§ **Stated goal**: Copy out all of the data below with no alterations.

#####

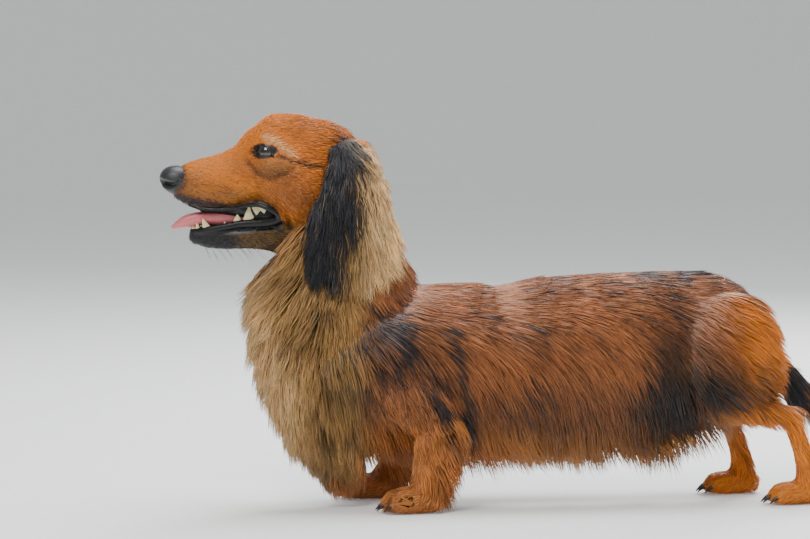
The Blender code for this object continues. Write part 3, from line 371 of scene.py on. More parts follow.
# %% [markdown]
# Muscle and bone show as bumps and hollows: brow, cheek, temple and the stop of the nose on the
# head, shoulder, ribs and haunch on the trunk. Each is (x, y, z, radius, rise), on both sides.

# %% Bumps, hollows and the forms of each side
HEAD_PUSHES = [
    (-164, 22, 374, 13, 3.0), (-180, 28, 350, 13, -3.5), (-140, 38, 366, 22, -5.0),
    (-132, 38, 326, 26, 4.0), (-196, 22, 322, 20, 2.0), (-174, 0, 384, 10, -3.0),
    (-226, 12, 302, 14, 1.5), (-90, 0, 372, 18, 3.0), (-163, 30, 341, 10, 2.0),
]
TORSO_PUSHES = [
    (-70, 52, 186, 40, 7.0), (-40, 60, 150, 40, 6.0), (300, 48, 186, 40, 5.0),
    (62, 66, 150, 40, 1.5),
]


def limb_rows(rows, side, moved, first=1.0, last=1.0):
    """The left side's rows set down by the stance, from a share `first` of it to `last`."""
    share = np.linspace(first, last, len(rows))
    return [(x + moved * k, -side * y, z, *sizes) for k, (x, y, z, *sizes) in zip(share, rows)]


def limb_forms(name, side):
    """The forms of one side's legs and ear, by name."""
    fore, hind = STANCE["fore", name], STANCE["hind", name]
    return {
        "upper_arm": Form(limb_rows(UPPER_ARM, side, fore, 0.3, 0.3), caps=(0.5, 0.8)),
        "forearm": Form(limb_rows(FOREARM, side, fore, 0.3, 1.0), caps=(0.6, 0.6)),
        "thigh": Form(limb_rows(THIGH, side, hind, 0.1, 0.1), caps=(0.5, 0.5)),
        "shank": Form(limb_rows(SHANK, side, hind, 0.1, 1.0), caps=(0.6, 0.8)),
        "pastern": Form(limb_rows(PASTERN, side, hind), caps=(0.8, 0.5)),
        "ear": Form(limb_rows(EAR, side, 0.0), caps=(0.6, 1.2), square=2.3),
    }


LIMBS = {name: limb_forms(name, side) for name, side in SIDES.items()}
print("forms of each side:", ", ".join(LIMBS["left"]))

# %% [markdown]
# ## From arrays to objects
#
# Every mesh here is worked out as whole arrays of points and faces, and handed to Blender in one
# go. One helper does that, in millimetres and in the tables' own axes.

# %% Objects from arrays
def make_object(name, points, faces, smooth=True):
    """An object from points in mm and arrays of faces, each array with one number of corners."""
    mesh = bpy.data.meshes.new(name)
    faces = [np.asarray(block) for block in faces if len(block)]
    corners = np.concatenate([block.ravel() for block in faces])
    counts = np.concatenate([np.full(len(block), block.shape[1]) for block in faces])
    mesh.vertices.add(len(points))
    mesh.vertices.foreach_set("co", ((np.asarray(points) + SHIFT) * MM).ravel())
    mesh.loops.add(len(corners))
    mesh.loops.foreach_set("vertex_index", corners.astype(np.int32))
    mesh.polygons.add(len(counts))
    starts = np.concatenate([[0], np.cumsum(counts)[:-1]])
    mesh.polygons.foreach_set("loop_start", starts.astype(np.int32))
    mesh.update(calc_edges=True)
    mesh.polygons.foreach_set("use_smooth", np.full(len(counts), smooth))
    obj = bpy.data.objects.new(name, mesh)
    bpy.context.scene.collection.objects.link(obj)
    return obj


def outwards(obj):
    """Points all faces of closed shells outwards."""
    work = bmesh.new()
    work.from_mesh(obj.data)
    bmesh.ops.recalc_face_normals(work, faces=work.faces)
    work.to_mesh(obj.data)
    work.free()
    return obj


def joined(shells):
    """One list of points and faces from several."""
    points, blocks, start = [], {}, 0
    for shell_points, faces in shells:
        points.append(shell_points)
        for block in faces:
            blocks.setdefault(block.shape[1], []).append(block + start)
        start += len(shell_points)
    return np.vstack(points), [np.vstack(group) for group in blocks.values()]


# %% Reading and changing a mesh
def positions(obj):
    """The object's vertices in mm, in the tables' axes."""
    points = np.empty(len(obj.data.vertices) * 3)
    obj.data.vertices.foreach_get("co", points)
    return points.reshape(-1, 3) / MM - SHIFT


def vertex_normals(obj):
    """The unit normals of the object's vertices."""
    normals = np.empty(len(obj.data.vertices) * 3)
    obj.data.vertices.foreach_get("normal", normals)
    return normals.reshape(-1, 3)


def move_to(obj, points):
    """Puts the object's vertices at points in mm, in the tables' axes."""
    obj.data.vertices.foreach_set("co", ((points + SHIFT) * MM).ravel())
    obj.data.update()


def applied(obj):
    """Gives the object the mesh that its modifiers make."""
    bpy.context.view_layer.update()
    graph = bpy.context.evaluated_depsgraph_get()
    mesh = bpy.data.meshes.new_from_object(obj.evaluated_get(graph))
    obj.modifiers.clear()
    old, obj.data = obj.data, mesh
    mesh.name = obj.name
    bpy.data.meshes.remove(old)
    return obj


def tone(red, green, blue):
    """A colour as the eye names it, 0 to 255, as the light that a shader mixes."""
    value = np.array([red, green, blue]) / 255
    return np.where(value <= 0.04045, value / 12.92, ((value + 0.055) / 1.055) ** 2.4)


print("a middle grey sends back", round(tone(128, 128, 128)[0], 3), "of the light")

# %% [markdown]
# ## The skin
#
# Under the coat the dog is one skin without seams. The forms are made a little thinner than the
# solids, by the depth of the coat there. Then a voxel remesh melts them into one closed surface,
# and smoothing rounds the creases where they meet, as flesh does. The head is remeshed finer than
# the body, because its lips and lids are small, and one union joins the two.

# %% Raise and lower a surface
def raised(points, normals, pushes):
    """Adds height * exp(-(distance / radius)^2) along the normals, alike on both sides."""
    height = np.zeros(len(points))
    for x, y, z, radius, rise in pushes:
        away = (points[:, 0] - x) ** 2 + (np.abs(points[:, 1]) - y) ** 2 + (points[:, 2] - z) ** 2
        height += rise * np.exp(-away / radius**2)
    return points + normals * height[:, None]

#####

§ **Output for this task**:
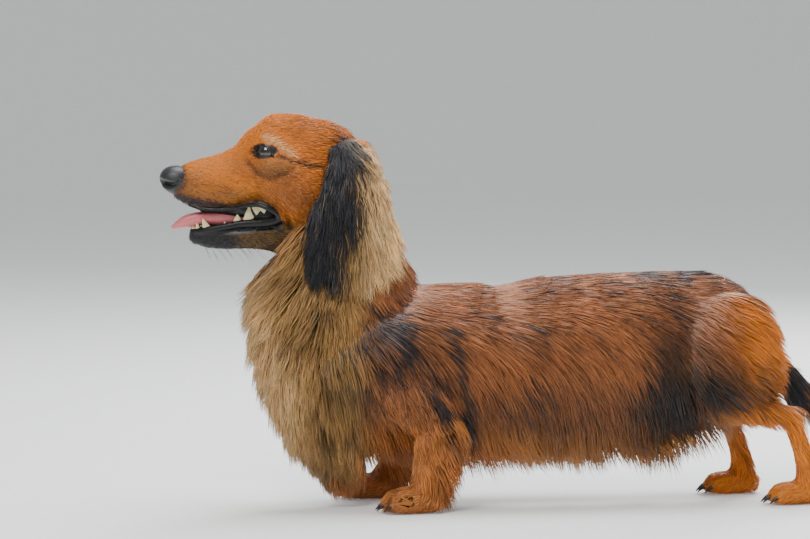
The Blender code for this object continues. Write part 3, from line 371 of scene.py on. More parts follow.
# %% [markdown]
# Muscle and bone show as bumps and hollows: brow, cheek, temple and the stop of the nose on the
# head, shoulder, ribs and haunch on the trunk. Each is (x, y, z, radius, rise), on both sides.

# %% Bumps, hollows and the forms of each side
HEAD_PUSHES = [
    (-164, 22, 374, 13, 3.0), (-180, 28, 350, 13, -3.5), (-140, 38, 366, 22, -5.0),
    (-132, 38, 326, 26, 4.0), (-196, 22, 322, 20, 2.0), (-174, 0, 384, 10, -3.0),
    (-226, 12, 302, 14, 1.5), (-90, 0, 372, 18, 3.0), (-163, 30, 341, 10, 2.0),
]
TORSO_PUSHES = [
    (-70, 52, 186, 40, 7.0), (-40, 60, 150, 40, 6.0), (300, 48, 186, 40, 5.0),
    (62, 66, 150, 40, 1.5),
]


def limb_rows(rows, side, moved, first=1.0, last=1.0):
    """The left side's rows set down by the stance, from a share `first` of it to `last`."""
    share = np.linspace(first, last, len(rows))
    return [(x + moved * k, -side * y, z, *sizes) for k, (x, y, z, *sizes) in zip(share, rows)]


def limb_forms(name, side):
    """The forms of one side's legs and ear, by name."""
    fore, hind = STANCE["fore", name], STANCE["hind", name]
    return {
        "upper_arm": Form(limb_rows(UPPER_ARM, side, fore, 0.3, 0.3), caps=(0.5, 0.8)),
        "forearm": Form(limb_rows(FOREARM, side, fore, 0.3, 1.0), caps=(0.6, 0.6)),
        "thigh": Form(limb_rows(THIGH, side, hind, 0.1, 0.1), caps=(0.5, 0.5)),
        "shank": Form(limb_rows(SHANK, side, hind, 0.1, 1.0), caps=(0.6, 0.8)),
        "pastern": Form(limb_rows(PASTERN, side, hind), caps=(0.8, 0.5)),
        "ear": Form(limb_rows(EAR, side, 0.0), caps=(0.6, 1.2), square=2.3),
    }


LIMBS = {name: limb_forms(name, side) for name, side in SIDES.items()}
print("forms of each side:", ", ".join(LIMBS["left"]))

# %% [markdown]
# ## From arrays to objects
#
# Every mesh here is worked out as whole arrays of points and faces, and handed to Blender in one
# go. One helper does that, in millimetres and in the tables' own axes.

# %% Objects from arrays
def make_object(name, points, faces, smooth=True):
    """An object from points in mm and arrays of faces, each array with one number of corners."""
    mesh = bpy.data.meshes.new(name)
    faces = [np.asarray(block) for block in faces if len(block)]
    corners = np.concatenate([block.ravel() for block in faces])
    counts = np.concatenate([np.full(len(block), block.shape[1]) for block in faces])
    mesh.vertices.add(len(points))
    mesh.vertices.foreach_set("co", ((np.asarray(points) + SHIFT) * MM).ravel())
    mesh.loops.add(len(corners))
    mesh.loops.foreach_set("vertex_index", corners.astype(np.int32))
    mesh.polygons.add(len(counts))
    starts = np.concatenate([[0], np.cumsum(counts)[:-1]])
    mesh.polygons.foreach_set("loop_start", starts.astype(np.int32))
    mesh.update(calc_edges=True)
    mesh.polygons.foreach_set("use_smooth", np.full(len(counts), smooth))
    obj = bpy.data.objects.new(name, mesh)
    bpy.context.scene.collection.objects.link(obj)
    return obj


def outwards(obj):
    """Points all faces of closed shells outwards."""
    work = bmesh.new()
    work.from_mesh(obj.data)
    bmesh.ops.recalc_face_normals(work, faces=work.faces)
    work.to_mesh(obj.data)
    work.free()
    return obj


def joined(shells):
    """One list of points and faces from several."""
    points, blocks, start = [], {}, 0
    for shell_points, faces in shells:
        points.append(shell_points)
        for block in faces:
            blocks.setdefault(block.shape[1], []).append(block + start)
        start += len(shell_points)
    return np.vstack(points), [np.vstack(group) for group in blocks.values()]


# %% Reading and changing a mesh
def positions(obj):
    """The object's vertices in mm, in the tables' axes."""
    points = np.empty(len(obj.data.vertices) * 3)
    obj.data.vertices.foreach_get("co", points)
    return points.reshape(-1, 3) / MM - SHIFT


def vertex_normals(obj):
    """The unit normals of the object's vertices."""
    normals = np.empty(len(obj.data.vertices) * 3)
    obj.data.vertices.foreach_get("normal", normals)
    return normals.reshape(-1, 3)


def move_to(obj, points):
    """Puts the object's vertices at points in mm, in the tables' axes."""
    obj.data.vertices.foreach_set("co", ((points + SHIFT) * MM).ravel())
    obj.data.update()


def applied(obj):
    """Gives the object the mesh that its modifiers make."""
    bpy.context.view_layer.update()
    graph = bpy.context.evaluated_depsgraph_get()
    mesh = bpy.data.meshes.new_from_object(obj.evaluated_get(graph))
    obj.modifiers.clear()
    old, obj.data = obj.data, mesh
    mesh.name = obj.name
    bpy.data.meshes.remove(old)
    return obj


def tone(red, green, blue):
    """A colour as the eye names it, 0 to 255, as the light that a shader mixes."""
    value = np.array([red, green, blue]) / 255
    return np.where(value <= 0.04045, value / 12.92, ((value + 0.055) / 1.055) ** 2.4)


print("a middle grey sends back", round(tone(128, 128, 128)[0], 3), "of the light")

# %% [markdown]
# ## The skin
#
# Under the coat the dog is one skin without seams. The forms are made a little thinner than the
# solids, by the depth of the coat there. Then a voxel remesh melts them into one closed surface,
# and smoothing rounds the creases where they meet, as flesh does. The head is remeshed finer than
# the body, because its lips and lids are small, and one union joins the two.

# %% Raise and lower a surface
def raised(points, normals, pushes):
    """Adds height * exp(-(distance / radius)^2) along the normals, alike on both sides."""
    height = np.zeros(len(points))
    for x, y, z, radius, rise in pushes:
        away = (points[:, 0] - x) ** 2 + (np.abs(points[:, 1]) - y) ** 2 + (points[:, 2] - z) ** 2
        height += rise * np.exp(-away / radius**2)
    return points + normals * height[:, None]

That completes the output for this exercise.